After five successful seasons, Designing Women was a prime time institution, but a major shakeup was about to hit Sugarbakers. The show’s producers wanted Delta Burke (Suzanne) to lose weight in order to keep up her character’s “sexpot” image, but Burke had no such plans. The two sides battled all summer, and by the start of the fall season in 1991, Suzanne had sold her shares in Sugarbakers to overbearing cousin Allison Sugarbaker. Jean Smart (Charlene) left the show that season as well, and Charlene’s even more naïve cousin Carlene came in to replace her. Allison left after one season, and headstrong Texan B.J. Poteet bought out her share (after nearly winning the entire company from Julia in a poker game).
For the show’s seventh season, Anthony (who had been made an official partner a few years back) married Etienne Toussant, an aggressive showgirl. Designing Women ended its original run after this final season, but it was an instant winner in syndication.
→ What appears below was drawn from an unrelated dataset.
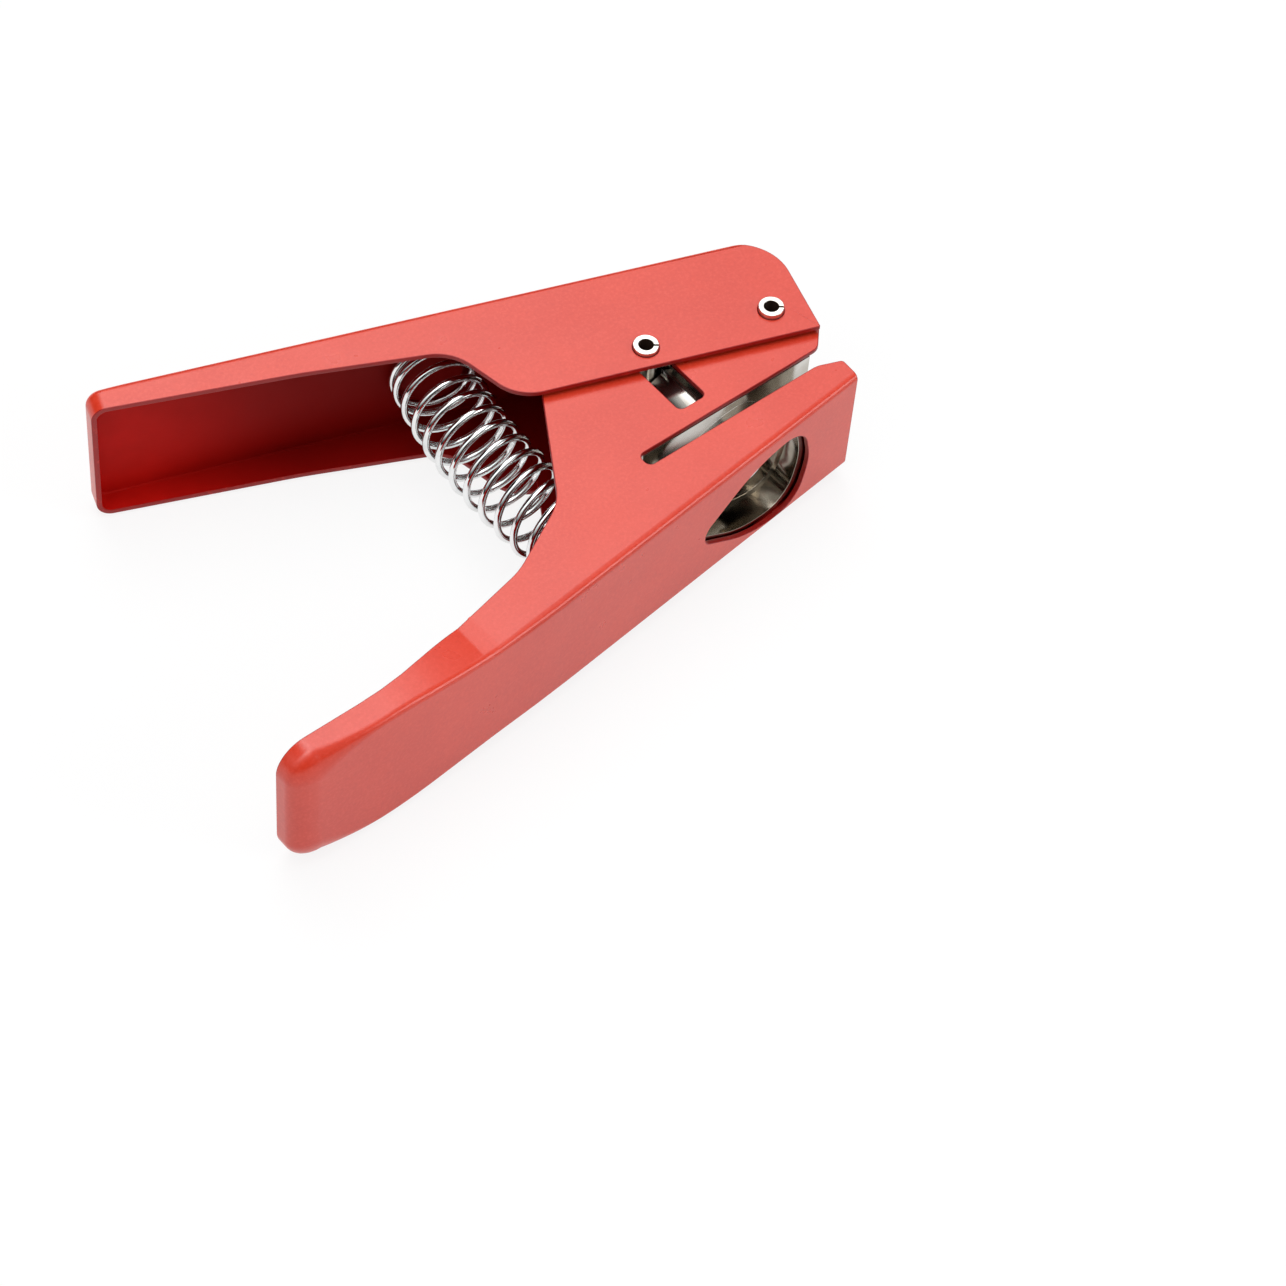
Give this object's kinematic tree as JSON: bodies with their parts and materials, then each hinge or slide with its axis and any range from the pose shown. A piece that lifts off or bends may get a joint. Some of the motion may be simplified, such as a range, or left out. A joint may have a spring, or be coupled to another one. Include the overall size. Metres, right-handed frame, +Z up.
{
  "type": "guitar pick punch",
  "caption": "Squeeze-handle punch of two pressed steel channels on a pivot pin: a bowed spring opens it, and a pick-shaped punch slides through a guide into a die.",
  "frame": {"origin": "centre of the box that holds the tool, on the plane that it lies on (its far pin ends)", "axes": "+X from the grips to the jaws, along the jaw slot; +Y from the frame to the lever; +Z up, along the pins"},
  "size_m": [0.1656, 0.105, 0.0364],
  "materials": {
    "red_paint": "satin, fine grain",
    "spring_chrome": "bright plated wire",
    "pin_steel": "polished, plated",
    "washer_steel": "plain",
    "tool_steel": "ground and polished"
  },
  "bodies": {
    "frame": {"lower_frame": "red_paint", "die": "tool_steel", "punch_guide": "tool_steel", "pivot_pin": "pin_steel", "pivot_washer_near": "washer_steel", "pivot_washer_far": "washer_steel", "spring_seat_lower": "red_paint", "handle_spring": "spring_chrome"},
    "lever": {"lever": "red_paint", "drive_pin": "pin_steel", "spring_seat_upper": "red_paint"},
    "punch": {"punch": "tool_steel"}
  },
  "joints": [
    {"name": "lever_pivot", "type": "hinge", "parent": "frame", "child": "lever", "pos_m": [0.07173, -0.0157, 0.0182], "axis": [0, 0, 1], "range_deg": [0, 22], "stiffness_Nm_per_rad": 1.6, "springref_deg": -14.32, "deforming": ["handle_spring"]},
    {"name": "punch_slide", "type": "slide", "parent": "frame", "child": "punch", "axis": [0, -1, 0], "range_m": [0, 0.01125]}
  ],
  "couplings": [
    {"joint": "punch_slide", "follows": "lever_pivot", "m_per_rad": 0.029229}
  ]
}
The show still has a core of loyal fans, and Suzanne was spun off into her own series, Women of the House, in 1995. While the spin-off didn’t make it past its debut season, Designing Women remains a favorite of Southern belles, independent women, and pretty much anyone who appreciates the snippy banter and sexual innuendo of four designing women.
USA / CBS – Columbia / 163×25 minute episodes / Broadcast 29 September 1986 – 24 May 1993
Creator: Linda Bloodworth-Thomason / Theme Music: Georgia on My Mind performed by Louis Armstrong (first season), Doc Severinsen (second and third seasons), Bruce Miller (fourth, fifth and seventh seasons), Ray Charles (sixth season)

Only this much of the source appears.